Shear characteristics and strength model of grouted structural surfaces under high-temperature effects

To reveal the degradation mechanism of the mechanical properties of grout-treated joints in high-temperature environments, high-temperature treatments were applied to sandstone joint samples grouted with different water-cement ratios, followed by direct shear tests to analyze the effect of high temperature on the shear performance of grout-treated joints. The results indicate that an increase in grout strength is associated with higher peak shear stress and smaller displacement. In contrast, high-temperature treatment yields less noticeable post-peak softening, delayed failure, and increased plastic deformation. Both increased grout strength and roughness help improve shear strength. However, with increasing temperature, the cohesion of the rock-grout interface and the compressive strength of the rock face decrease non-linearly, indicating that the grout reinforcement effect weakens with higher temperatures.
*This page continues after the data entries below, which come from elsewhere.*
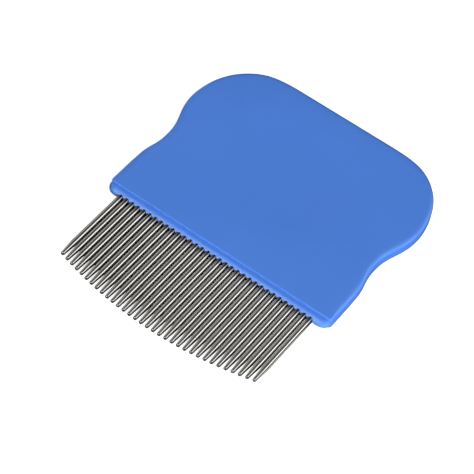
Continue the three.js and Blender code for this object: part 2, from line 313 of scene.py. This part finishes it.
def build_grip():
    s = Surface()
    half, inward = grip_outline()
    loop = np.concatenate([half, half[1:-1][::-1] * [-1, 1]])
    inward = np.concatenate([inward, inward[1:-1][::-1] * [-1, 1]])
    n = len(loop)
    front = [i for i in range(n) if abs(loop[i, 1] - STEP_Y) < 1e-6]
    levels = []
    for t in np.linspace(0, math.pi / 2, 15):
        ring = loop + inward * (1 - math.cos(t))
        levels.append([(x, y, THICK - EDGE + EDGE * math.sin(t)) for x, y in ring])
    # side wall, open where the front face has its pocket
    on_front = set(front)
    for i in range(n):
        j = (i + 1) % n
        if i in on_front and j in on_front:
            continue
        a, b = levels[0][i], levels[0][j]
        cuts = np.linspace(THICK - a[2], a[2], 6)
        for z0, z1 in zip(cuts, cuts[1:]):
            s.face((a[0], a[1], z0), (b[0], b[1], z0), (b[0], b[1], z1), (a[0], a[1], z1))

    inner = np.array([(x, y) for x, y, _ in levels[-1]])
    centre = np.array([0.0, 15.5])
    shares = np.concatenate([[1.0, 0.992, 0.98, 0.962], np.linspace(0.94, 0.03, 54)])
    rings = []
    for k in shares:
        flat = centre + k * (inner - centre)
        depth = DISH * dish(flat[:, 0], flat[:, 1])
        rings.append([(x, y, THICK - d) for (x, y), d in zip(flat, depth)])

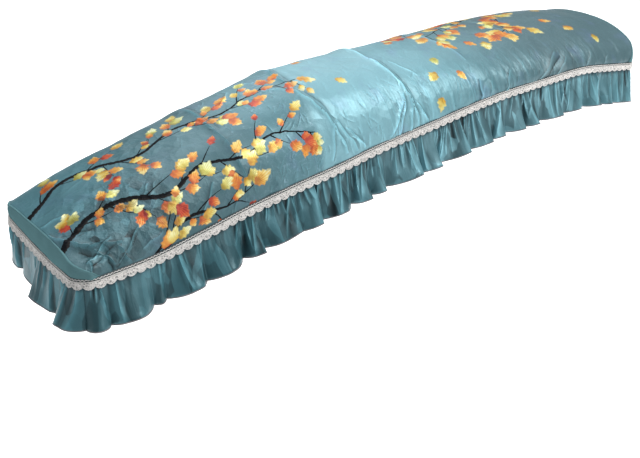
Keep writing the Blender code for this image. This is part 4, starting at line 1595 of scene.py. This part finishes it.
def make_floor():
    """Plain pale floor that glows behind the cover and fades to a pale grey before it."""
    reach, level = FLOOR_REACH, FLOOR_LEVEL
    corners = [(-reach, -reach, level), (reach, -reach, level), (reach, reach, level), (-reach, reach, level)]
    material, shader, place = new_material("floor_white")
    white = rising(measure(place, FLOOR_SIDE, "DOT_PRODUCT"), *FLOOR_FADE)
    paint = mix(noise(place, 3.0)[0], (0.93, 0.93, 0.93, 1), (0.95, 0.95, 0.95, 1))
    plug_all(shader, {"Base Color": mix(white, FLOOR_GREY, paint), "Roughness": 0.9,
                      "Emission Strength": white * FLOOR_GLOW, "Emission Color": (1.0, 1.0, 1.0, 1.0)})
    link_piece("floor", corners, [(0, 1, 2, 3)], [material])


def main():
    set_camera()
    satin, crease, thread = satin_group(), crease_group(), thread_group()
    printed = printed_satin(satin, leaf_group(), twig_group(), crease)
    back = plain_satin("satin_back", satin, BACK_TEAL, 0.6, 0.1)
    frill_satin = plain_satin("plain_satin", satin, FRILL_TEAL, shine=0.40, crease=crease)
    end_satin = plain_satin("end_satin", satin, END_TEAL, 0.7, 0.0, 0.0)
    cream = thread_material("lace_thread", thread, CREAM, CREAM_SHADE)
    rose_grey = thread_material("overlock_thread", thread, ROSE_GREY, ROSE_GREY_SHADE)
    threads, stitches = thread_tree(), stitch_tree()

    top, top_points = make_top_panel([printed, back])
    tail = make_end_panel("end_panel_tail_cloth", -1, top_points, end_satin)
    head = make_end_panel("end_panel_head_cloth", 1, top_points, end_satin)
    frill_points, frill_plane, crests = frill_grid()
    frill, frill_faces = cloth_piece("frill_cloth", frill_points, SATIN, [frill_satin], closed=True)
    lay_plane(frill, frill_plane)
    corner_points = frill_plane[..., :2].reshape(-1, 2)[frill_faces]
    lay_on_faces(frill, "gather_crest", print_lines(corner_points, crests), 1.0)
    overlock = make_hem_overlock(frill_points, stitches, rose_grey)
    hem_line = chain(frill_points[0] + (0.0, 0.0, -0.0002))
    hem_cord = make_threads("hem_edge_thread", hem_line, HEM_CORD, threads, rose_grey, 5)
    net = make_lace_net(net_material())
    cords = make_threads("lace_cords", lace_cords(), CORD, threads, cream)
    lace = make_threads("lace_threads", lace_threads(), THREAD, threads, cream)
    lace_stitches = make_lace_stitches(stitches, cream)
    # Dark band behind the lace's heading: painted shadow of the seam
    seam_shadow_band = make_seam_shadow_band(plain_satin("seam_shadow_band", satin, SEAM_SHADOW_TEAL, 0.4, 0.0))

    for piece, node_name, slot in (
        (top, "top_panel", "printed_satin"),
        (tail, "end_panel_tail", "plain_satin"),
        (head, "end_panel_head", "plain_satin"),
        (frill, "frill", "plain_satin"),
        (overlock, "frill", "plain_satin"),
        (hem_cord, "frill", "plain_satin"),
        (net, "lace_trim", "lace"),
        (cords, "lace_trim", "lace"),
        (lace, "lace_trim", "lace"),
        (seam_shadow_band, "lace_trim", "plain_satin"),
        (lace_stitches, "lace_trim", "lace"),
    ):
        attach(piece, "root")
        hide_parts(node_name)
    set_world()
    set_lights()
    make_floor()


main()
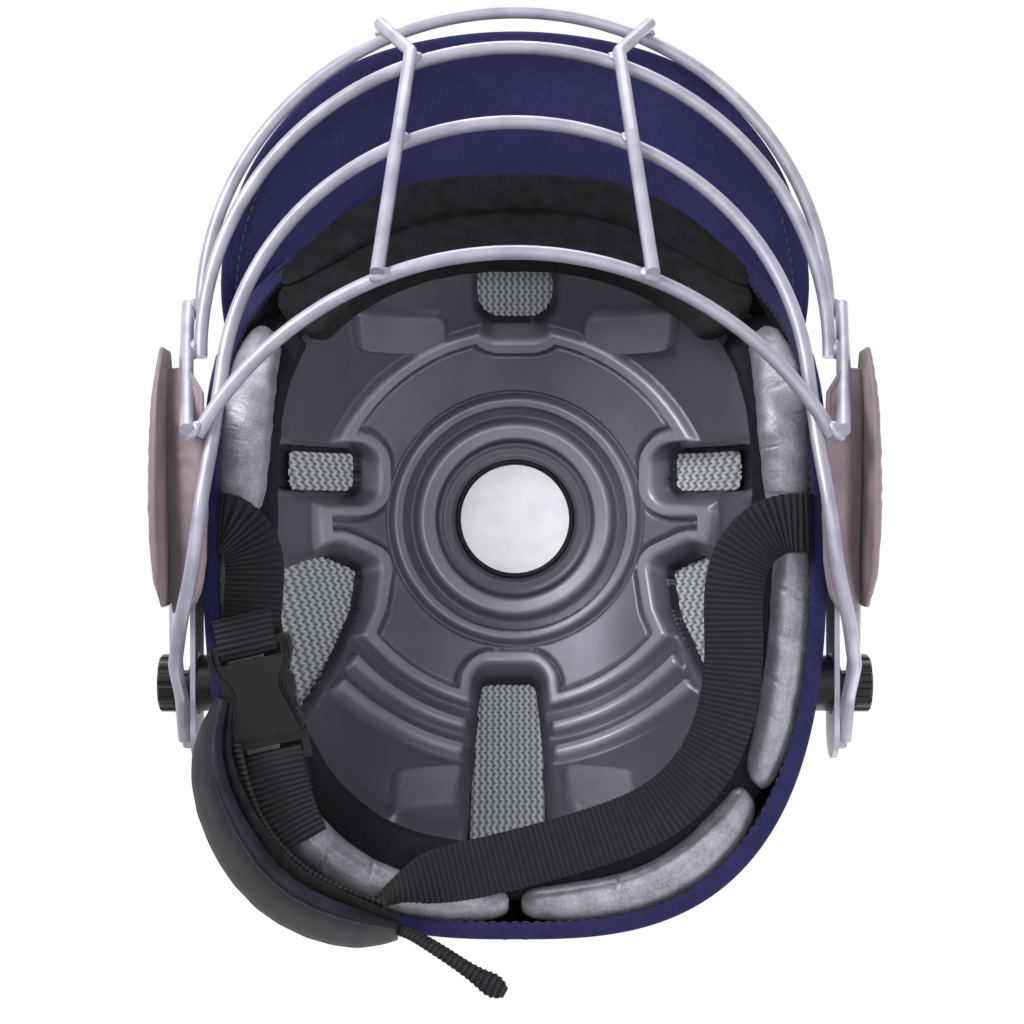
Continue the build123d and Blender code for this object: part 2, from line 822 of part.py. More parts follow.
with BuildPart() as strap_rivet:
    with BuildSketch(rivet_axis.offset(tab_inner_x)):
        Circle(rivet_cap_radius)
    extrude(amount=rivet_end_x - tab_inner_x)
    add(seat_form, mode=Mode.SUBTRACT)
    with BuildSketch(rivet_axis.offset(tab_inner_x)):
        Circle(rivet_head_radius)
    extrude(amount=-rivet_head_wall)
    chamfer(strap_rivet.edges().filter_by(GeomType.CIRCLE).sort_by(Axis.X)[0], length=head_chamfer)
    with BuildSketch(rivet_axis.offset(tab_inner_x)):
        Circle(rivet_radius - fit_gap)
    extrude(amount=rivet_end_x - tab_inner_x)
export_pair("strap_rivet", strap_rivet.part)

# Female half of the side-release buckle, on the wearer's right
buckle_x = -90.4
buckle_y = 41.0
buckle_drop = 3.3
buckle_turn = radians(13)
buckle_thickness = 9.0
buckle_end_half = 14.0
buckle_waist_half = 9.5
buckle_mouth_half = 12.6
buckle_length = 33.0
bar_depth = 3.0
bar_thickness = 4.4
slot_width = 21.0
recess_width = 24.4
slot_depth = 3.5
pocket_half = 10.0
pocket_height = 5.4
pocket_start = 9.0
window_start = 11.5
window_end = 25.5
buckle_plane = Plane(
    origin=(buckle_x, crown_y + buckle_y, hang_z - buckle_drop),
    x_dir=(cos(buckle_turn), -sin(buckle_turn), 0),
    z_dir=(0, 0, 1),
)
buckle_side = [
    (buckle_end_half, 0),
    (buckle_end_half, bar_depth + slot_depth),
    (buckle_waist_half, buckle_length / 2),
    (buckle_waist_half, buckle_length / 2 + bar_depth),
    (buckle_mouth_half, buckle_length - bar_depth),
    (buckle_mouth_half, buckle_length),
]
buckle_round = 2.0


def slab(x_size, y_start, y_end, z_start, z_end):
    # Box in the buckle's own frame
    with BuildPart() as block:
        with BuildSketch(buckle_plane.offset(z_start)):
            with Locations((0, y_start)):
                Rectangle(x_size, y_end - y_start, align=(Align.CENTER, Align.MIN))
        extrude(amount=z_end - z_start)
    return block.part


with BuildPart() as buckle_female:
    with BuildSketch(buckle_plane):
        with BuildLine():
            Polyline(*buckle_side, *[(-x, y) for x, y in reversed(buckle_side)], close=True)
        make_face()
    extrude(amount=buckle_thickness / 2, both=True)
    fillet(buckle_female.edges().filter_by(Axis.Z), radius=buckle_round)
    slot_end = bar_depth + slot_depth
    add(slab(slot_width, bar_depth, slot_end, -reach, reach), mode=Mode.SUBTRACT)
    add(slab(recess_width, -overrun, slot_end, bar_thickness / 2, reach), mode=Mode.SUBTRACT)
    add(slab(recess_width, -overrun, slot_end, -reach, -bar_thickness / 2), mode=Mode.SUBTRACT)
    add(slab(2 * pocket_half, pocket_start, reach, -pocket_height / 2, pocket_height / 2), mode=Mode.SUBTRACT)
    add(slab(reach, window_start, window_end, -pocket_height / 2, pocket_height / 2), mode=Mode.SUBTRACT)
buckle_female.part.label = "buckle_female"
export_step(buckle_female.part, "parts/buckle_female.step")

# Male half, with its two prongs sprung out into the side windows
prong_thickness = 4.8
tongue_width = 5.0
male_start = buckle_length + clearance
male_end = male_start + 2 * bar_depth + slot_depth
male_slot_start = male_start + bar_depth
prong_side = [
    (6.2, male_start),
    (6.2, 26.0),
    (7.4, 20.0),
    (8.0, 13.0),
    (10.8, 12.0),
    (12.5, 15.0),
    (12.3, 20.0),
    (9.6, 25.0),
    (9.6, male_start),
]
with BuildPart() as buckle_male:
    mouth_width = 2 * buckle_mouth_half
    add(slab(mouth_width, male_start, male_start + bar_depth, -prong_thickness / 2, buckle_thickness / 2))
    add(slab(mouth_width, male_start, male_end, -bar_thickness / 2, bar_thickness / 2))
    add(slab(slot_width, male_slot_start, male_slot_start + slot_depth, -reach, reach), mode=Mode.SUBTRACT)
    add(slab(tongue_width, window_start, male_start, -bar_thickness / 2, bar_thickness / 2))
    for side in (-1, 1):
        with BuildSketch(buckle_plane):
            with BuildLine():
                Polyline(*[(side * x, y) for x, y in prong_side], close=True)
            make_face()
        extrude(amount=prong_thickness / 2, both=True)
buckle_male.part.label = "buckle_male"
export_step(buckle_male.part, "parts/buckle_male.step")

# Short strap from the fold below the tab to the buckle, looped round the buckle's bar
loop_end = -9.0
short_x = -89.2
fold_z = buckle_drop - webbing / 2
with BuildPart() as strap_short:
    with BuildSketch(plan.offset(hang_z)):
        with BuildLine():
            strap_half = webbing_width / 2
            crown_place = Vector(0, crown_y, 0)
            corner_left = buckle_plane.from_local_coords(Vector(-strap_half, bar_depth, 0)) - crown_place
            corner_right = buckle_plane.from_local_coords(Vector(strap_half, bar_depth, 0)) - crown_place
            Polyline(
                (short_x - strap_half, hang_y),
                (short_x + strap_half, hang_y),
                (corner_right.X, corner_right.Y),
                (corner_left.X, corner_left.Y),
                close=True,
            )
        make_face()
    extrude(amount=webbing / 2, both=True)
    fold_y = bar_depth + clearance
    add(slab(webbing_width, bar_depth - overrun, fold_y + webbing, fold_z, fold_z + webbing))
    add(slab(webbing_width, fold_y, fold_y + webbing, -fold_z - webbing, fold_z))
    add(slab(webbing_width, loop_end, fold_y, -fold_z - webbing, -fold_z))
strap_short.part.label = "strap_short"
export_step(strap_short.part, "parts/strap_short.step")

# Long strap from the fold on the wearer's left, across behind the nape to the chin cup
long_path = [
    (99.2, 1.0),
    (74.0, 1.0),
    (74.0, 60.0),
    (58.0, 90.0),
    (15.0, 110.0),
    (-30.0, 121.0),
    (-47.0, 124.0),
]
long_radii = [12.0, 25.0, 25.0, 25.0, 25.0]
with BuildPart() as strap_long:
    with BuildSketch(plan.offset(hang_z)):
        with BuildLine():
            FilletPolyline(*long_path, radius=long_radii)
        trace(line_width=webbing_width)
    extrude(amount=webbing / 2, both=True)
strap_long.part.label = "strap_long"
export_step(strap_long.part, "parts/strap_long.step")


def cup_layer(stations, lean, inwards=0, thickness_share=1, height_share=1):
    # Crescent layer of the chin cup: x, y, z, half thickness and half height of each section
    last = len(stations) - 1
    with BuildPart() as layer:
        for step, (x, y, z, half_thickness, half_height) in enumerate(stations):
            before, after = stations[max(step - 1, 0)], stations[min(step + 1, last)]
            along = Vector(after[0] - before[0], after[1] - before[1], 0).normalized()
            out = Vector(-along.Y, along.X, 0)
            shift = half_thickness * inwards
            middle = Vector(x, crown_y + y, z + shift * sin(lean)) - out * (shift * cos(lean))
            with BuildSketch(Plane(origin=middle, x_dir=out, z_dir=along)):
                Ellipse(half_thickness * thickness_share, half_height * height_share, rotation=-degrees(lean))
        loft()
    return layer.part


# Chin cup of smooth leather that rests on the floor, leaning outwards at the top
cup_lean = radians(30)
cup_stations = [
    (-97.5, 60.0, 20.5, 1.6, 2.6),
    (-101.0, 76.0, 16.0, 2.6, 7.5),
    (-93.5, 103.0, 15.0, 3.2, 14.6),
    (-79.5, 121.5, 14.7, 3.4, 16.0),
    (-62.5, 131.5, 14.9, 3.2, 15.5),
    (-48.0, 135.5, 17.0, 2.6, 11.0),
    (-39.0, 137.0, 19.5, 1.8, 5.0),
]
with BuildPart() as chin_cup:
    add(cup_layer(cup_stations, cup_lean))
chin_cup.part.label = "chin_cup"
export_step(chin_cup.part, "parts/chin_cup.step")

# Lining inside the cup, and the webbing stitched to the lining
lining_place = 1.7
lining_share = 0.55
lining_height_share = 0.85
strip_place = 2.55
strip_share = 0.26
strip_height_share = 0.6
with BuildPart() as chin_cup_lining:
    add(cup_layer(cup_stations, cup_lean, lining_place, lining_share, lining_height_share))
chin_cup_lining.part.label = "chin_cup_lining"
export_step(chin_cup_lining.part, "parts/chin_cup_lining.step")

with BuildPart() as cup_webbing:
    add(cup_layer(cup_stations[1:], cup_lean, strip_place, strip_share, strip_height_share))
cup_webbing.part.label = "cup_webbing"
export_step(cup_webbing.part, "parts/cup_webbing.step")

# Webbing looped round the male half's bar and stitched to the chin cup
male_bar_y = male_end - bar_depth - clearance
loop_reach = 54.0
loop_end_reach = 80.0
with BuildPart() as strap_loop:
    add(slab(webbing_width, male_bar_y - webbing, male_bar_y, -fold_z - webbing, fold_z + webbing))
    add(slab(webbing_width, male_bar_y, loop_reach, fold_z, fold_z + webbing))
    add(slab(webbing_width, male_bar_y, loop_end_reach, -fold_z - webbing, -fold_z))
    for layer in (chin_cup, chin_cup_lining, cup_webbing):
        add(layer.part, mode=Mode.SUBTRACT)
strap_loop.part.label = "strap_loop"
export_step(strap_loop.part, "parts/strap_loop.step")

# Rolled and stitched end of the webbing
tail_stations = [
    (-38.97, 137.005, 19.3, 1.5, 3.4),
    (-36.5, 137.42, 18.3, 1.6, 3.5),
    (-30.0, 139.6, 14.0, 1.9, 3.6),
    (-20.0, 144.6, 8.0, 2.2, 3.6),
    (-11.0, 149.8, 4.6, 3.1, 3.6),
    (-5.5, 153.0, 4.0, 3.3, 3.4),
    (-3.2, 154.3, 4.0, 1.8, 1.8),
]
with BuildPart() as strap_tail:
    add(cup_layer(tail_stations, 0))
strap_tail.part.label = "strap_tail"
export_step(strap_tail.part, "parts/strap_tail.step")
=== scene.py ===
import json
import math
import bmesh
import bpy
import numpy as np
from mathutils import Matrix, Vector


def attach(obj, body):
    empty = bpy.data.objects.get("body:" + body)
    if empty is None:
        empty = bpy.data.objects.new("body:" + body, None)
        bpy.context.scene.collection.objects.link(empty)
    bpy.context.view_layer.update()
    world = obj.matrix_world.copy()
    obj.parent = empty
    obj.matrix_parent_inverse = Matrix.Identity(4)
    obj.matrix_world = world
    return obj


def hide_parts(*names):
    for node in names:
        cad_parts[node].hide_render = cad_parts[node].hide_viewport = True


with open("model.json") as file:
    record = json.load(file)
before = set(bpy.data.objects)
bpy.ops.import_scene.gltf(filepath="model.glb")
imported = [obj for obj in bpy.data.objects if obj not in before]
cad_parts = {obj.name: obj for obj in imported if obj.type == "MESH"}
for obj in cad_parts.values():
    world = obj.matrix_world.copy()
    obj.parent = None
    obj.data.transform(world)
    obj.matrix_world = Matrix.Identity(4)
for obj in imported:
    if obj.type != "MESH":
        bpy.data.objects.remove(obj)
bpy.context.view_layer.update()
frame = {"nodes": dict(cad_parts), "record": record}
nodes = frame["nodes"]
print("frame loaded with", len(nodes), "nodes")

mm = 0.001
crownY = 17.64  # the crown's axis: shapes are drawn in millimetres about it

# camera below the rim, looking straight up into the helmet
camera = {"distance": 680.0, "focal": 73.83, "shiftX": -0.0029, "shiftY": 0.0068}
bpy.ops.object.camera_add(location=(0, crownY * mm, -camera["distance"] * mm), rotation=(math.pi, 0, 0))
photoCamera = bpy.context.object
photoCamera.data.lens = camera["focal"]
photoCamera.data.sensor_width = 36
photoCamera.data.shift_x = camera["shiftX"]
photoCamera.data.shift_y = camera["shiftY"]
photoCamera.data.clip_start = 0.01
bpy.context.scene.camera = photoCamera


def toLinear(hexColour):
    # sRGB hex to the linear values that a shader reads
    values = [int(hexColour[k:k + 2], 16) / 255 for k in (1, 3, 5)]
    return (*[v / 12.92 if v <= 0.04045 else ((v + 0.055) / 1.055) ** 2.4 for v in values], 1.0)


def addNode(tree, kind, inputs=None, **settings):
    # one node with its settings; an input is a value, a socket, or a node whose first output is taken
    node = tree.nodes.new("ShaderNode" + kind)
    for name, value in settings.items():
        setattr(node, name, value)
    for name, value in (inputs or {}).items():
        if isinstance(value, bpy.types.Node):
            value = value.outputs[0]
        if isinstance(value, bpy.types.NodeSocket):
            tree.links.new(value, node.inputs[name])
        else:
            node.inputs[name].default_value = value
    return node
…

High-temperature-induced debonding and softening at the rock-grout interface are the two main mechanisms responsible for shear strength degradation. Based on the three-dimensional morphological parameters of Grasselli, a shear strength criterion for grout-treated joints considering the high-temperature effect is proposed. Comparison with experimental data and literature shows that this criterion can accurately predict the peak shear strength of grout-treated joints after high-temperature exposure, providing a theoretical basis for the stability evaluation of rock masses in high-temperature environments or after fire exposure.